Both Shore, 68, a commissioner with the Metropolitan Water Reclamation District from Evanston, and Ragland, 43, a Flint native now an electric and gas utility executive in Detroit, tout their experience as they mount campaigns for the EPA job based in Chicago.

Ragland is a former EPA official who was part of a team responding to the Flint water crisis under former President Barack Obama.

Shore’s campaign is bolstered by almost all the Illinois Democratic lawmakers in Congress, Rep. Jan Schakowsky, D-Ill, said.

Ragland has the backing of almost every Democrat in the Michigan delegation, Rep. Debbie Dingell, D-Mich., said.

The competition between two environmentalists with strong records also has a diversity element. Ragland would be the first appointed Black EPA regional chief in Chicago, and Shore is openly gay.

Shore has advocated for clean water and stormwater management at the MWRD. She’s also promising to focus on issues important to the Great Lakes.
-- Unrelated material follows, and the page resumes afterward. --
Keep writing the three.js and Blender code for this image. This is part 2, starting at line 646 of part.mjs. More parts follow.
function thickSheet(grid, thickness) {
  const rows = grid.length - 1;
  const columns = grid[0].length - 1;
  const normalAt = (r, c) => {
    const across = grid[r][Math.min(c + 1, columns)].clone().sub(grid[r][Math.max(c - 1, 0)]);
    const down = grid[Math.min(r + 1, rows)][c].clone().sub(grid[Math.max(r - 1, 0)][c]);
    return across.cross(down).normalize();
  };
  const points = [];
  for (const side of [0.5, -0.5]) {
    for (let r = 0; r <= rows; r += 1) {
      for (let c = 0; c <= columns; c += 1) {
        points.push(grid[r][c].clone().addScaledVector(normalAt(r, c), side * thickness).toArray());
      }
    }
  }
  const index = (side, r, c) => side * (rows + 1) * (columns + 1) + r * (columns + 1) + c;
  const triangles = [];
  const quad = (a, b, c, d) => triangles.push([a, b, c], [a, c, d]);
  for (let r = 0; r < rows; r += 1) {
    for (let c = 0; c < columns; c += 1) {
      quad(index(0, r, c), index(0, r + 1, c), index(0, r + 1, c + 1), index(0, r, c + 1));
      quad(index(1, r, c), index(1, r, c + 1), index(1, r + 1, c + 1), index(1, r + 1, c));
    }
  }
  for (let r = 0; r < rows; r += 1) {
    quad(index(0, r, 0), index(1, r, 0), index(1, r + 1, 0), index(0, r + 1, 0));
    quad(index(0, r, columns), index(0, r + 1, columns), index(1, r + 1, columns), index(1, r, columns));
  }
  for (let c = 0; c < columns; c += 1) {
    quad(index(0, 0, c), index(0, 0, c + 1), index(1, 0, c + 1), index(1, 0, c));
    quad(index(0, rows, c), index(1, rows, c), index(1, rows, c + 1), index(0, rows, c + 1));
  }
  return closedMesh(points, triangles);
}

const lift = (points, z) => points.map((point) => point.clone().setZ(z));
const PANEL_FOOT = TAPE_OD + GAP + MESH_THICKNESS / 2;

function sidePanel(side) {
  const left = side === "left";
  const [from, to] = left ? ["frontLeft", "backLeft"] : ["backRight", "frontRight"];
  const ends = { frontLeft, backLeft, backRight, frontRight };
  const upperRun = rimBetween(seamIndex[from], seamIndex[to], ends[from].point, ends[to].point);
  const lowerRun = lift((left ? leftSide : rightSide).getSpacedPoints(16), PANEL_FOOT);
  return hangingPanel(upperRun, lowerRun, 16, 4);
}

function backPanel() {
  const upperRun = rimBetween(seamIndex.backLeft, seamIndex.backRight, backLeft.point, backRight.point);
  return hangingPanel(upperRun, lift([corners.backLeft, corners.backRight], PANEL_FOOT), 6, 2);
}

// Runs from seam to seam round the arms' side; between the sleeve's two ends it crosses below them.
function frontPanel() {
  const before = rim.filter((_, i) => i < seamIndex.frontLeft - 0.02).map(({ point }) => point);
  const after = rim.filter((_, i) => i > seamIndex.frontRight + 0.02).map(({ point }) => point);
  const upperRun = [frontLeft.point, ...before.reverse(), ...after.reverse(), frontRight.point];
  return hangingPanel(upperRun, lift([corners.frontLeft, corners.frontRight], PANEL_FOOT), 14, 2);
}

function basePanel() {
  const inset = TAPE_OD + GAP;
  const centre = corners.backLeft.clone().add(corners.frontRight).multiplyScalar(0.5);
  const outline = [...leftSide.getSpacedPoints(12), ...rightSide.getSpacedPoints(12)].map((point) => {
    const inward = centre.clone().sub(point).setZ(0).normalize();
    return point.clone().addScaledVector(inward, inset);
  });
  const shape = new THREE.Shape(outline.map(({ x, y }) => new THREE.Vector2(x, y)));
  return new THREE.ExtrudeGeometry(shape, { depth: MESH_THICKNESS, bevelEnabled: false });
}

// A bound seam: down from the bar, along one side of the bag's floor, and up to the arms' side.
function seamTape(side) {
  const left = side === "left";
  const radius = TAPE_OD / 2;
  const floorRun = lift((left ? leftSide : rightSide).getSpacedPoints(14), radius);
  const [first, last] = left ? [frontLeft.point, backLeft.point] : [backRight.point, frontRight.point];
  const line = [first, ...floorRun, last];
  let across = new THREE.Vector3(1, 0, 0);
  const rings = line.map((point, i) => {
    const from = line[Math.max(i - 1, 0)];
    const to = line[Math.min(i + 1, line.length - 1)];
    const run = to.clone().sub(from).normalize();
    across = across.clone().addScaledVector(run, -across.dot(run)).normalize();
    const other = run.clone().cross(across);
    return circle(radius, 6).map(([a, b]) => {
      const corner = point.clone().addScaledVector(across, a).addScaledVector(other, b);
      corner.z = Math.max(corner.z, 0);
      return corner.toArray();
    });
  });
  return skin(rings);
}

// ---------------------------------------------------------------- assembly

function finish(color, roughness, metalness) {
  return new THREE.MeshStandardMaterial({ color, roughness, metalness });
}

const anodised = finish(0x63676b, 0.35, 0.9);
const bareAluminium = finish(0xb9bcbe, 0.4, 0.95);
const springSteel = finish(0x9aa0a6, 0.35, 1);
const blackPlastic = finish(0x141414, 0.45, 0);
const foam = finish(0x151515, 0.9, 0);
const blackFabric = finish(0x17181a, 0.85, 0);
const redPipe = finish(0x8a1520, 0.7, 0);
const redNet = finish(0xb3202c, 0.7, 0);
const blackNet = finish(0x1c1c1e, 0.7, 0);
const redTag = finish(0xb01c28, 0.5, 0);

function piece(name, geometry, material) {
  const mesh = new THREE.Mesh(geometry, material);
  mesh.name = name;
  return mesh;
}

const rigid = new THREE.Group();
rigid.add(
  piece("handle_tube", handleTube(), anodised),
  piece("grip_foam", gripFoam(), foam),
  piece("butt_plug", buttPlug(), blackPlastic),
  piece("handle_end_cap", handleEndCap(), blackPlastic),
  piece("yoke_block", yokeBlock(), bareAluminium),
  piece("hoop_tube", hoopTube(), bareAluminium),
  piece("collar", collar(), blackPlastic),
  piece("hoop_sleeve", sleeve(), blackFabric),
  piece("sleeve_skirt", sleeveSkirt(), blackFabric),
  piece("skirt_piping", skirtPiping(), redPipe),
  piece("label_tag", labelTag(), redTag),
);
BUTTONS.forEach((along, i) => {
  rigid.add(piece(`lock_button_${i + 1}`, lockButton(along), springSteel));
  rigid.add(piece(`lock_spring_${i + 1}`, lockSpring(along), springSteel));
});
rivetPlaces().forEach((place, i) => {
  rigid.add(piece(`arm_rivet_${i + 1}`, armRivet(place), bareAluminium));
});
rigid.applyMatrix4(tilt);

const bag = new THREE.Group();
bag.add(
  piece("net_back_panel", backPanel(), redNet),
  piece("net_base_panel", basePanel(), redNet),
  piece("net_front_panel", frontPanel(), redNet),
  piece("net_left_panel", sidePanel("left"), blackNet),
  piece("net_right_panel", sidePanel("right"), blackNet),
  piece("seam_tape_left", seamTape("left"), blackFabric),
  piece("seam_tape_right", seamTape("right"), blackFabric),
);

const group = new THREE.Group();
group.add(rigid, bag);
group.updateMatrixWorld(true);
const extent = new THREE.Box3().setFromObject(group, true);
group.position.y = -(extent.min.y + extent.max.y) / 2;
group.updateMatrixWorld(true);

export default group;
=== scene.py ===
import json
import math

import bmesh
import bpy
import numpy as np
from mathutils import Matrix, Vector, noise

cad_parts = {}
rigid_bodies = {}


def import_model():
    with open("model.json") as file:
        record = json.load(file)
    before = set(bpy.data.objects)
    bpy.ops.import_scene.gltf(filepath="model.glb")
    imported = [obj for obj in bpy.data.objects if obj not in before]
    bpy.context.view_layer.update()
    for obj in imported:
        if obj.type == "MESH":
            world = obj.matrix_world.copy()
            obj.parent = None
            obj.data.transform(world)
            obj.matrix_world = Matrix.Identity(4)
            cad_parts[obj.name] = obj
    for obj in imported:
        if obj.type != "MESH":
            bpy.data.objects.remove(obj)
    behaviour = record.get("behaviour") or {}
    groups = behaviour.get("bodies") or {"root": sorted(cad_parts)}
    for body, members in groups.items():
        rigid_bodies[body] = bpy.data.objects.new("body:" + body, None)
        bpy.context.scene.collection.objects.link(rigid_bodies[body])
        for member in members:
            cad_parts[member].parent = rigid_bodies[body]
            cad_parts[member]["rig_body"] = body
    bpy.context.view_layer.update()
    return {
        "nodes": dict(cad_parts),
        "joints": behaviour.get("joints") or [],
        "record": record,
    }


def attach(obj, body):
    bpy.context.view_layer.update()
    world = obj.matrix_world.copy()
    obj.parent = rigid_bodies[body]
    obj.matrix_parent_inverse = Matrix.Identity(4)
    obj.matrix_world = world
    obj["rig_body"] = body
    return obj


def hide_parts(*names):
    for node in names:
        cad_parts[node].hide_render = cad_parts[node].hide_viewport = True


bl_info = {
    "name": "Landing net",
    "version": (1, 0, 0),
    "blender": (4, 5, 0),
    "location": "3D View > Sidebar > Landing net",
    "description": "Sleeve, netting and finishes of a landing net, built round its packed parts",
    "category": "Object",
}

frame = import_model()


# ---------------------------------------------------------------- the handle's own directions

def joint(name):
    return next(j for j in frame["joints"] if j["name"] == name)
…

While Trump called climate change a hoax, rolled back environmental protections and broadly gave polluters a break, President-elect Joe Biden is assembling a national team of advisers who are expected to focus on environmental justice, clean energy and climate and stronger pollution control.

At the regional level, the Region 5 EPA chief based in Chicago oversees environmental protection in six Midwest states: Illinois, Indiana, Michigan, Minnesota, Ohio and Wisconsin. Under Trump, agency scientists were overruled on several fronts, including clean air rules and climate change warnings.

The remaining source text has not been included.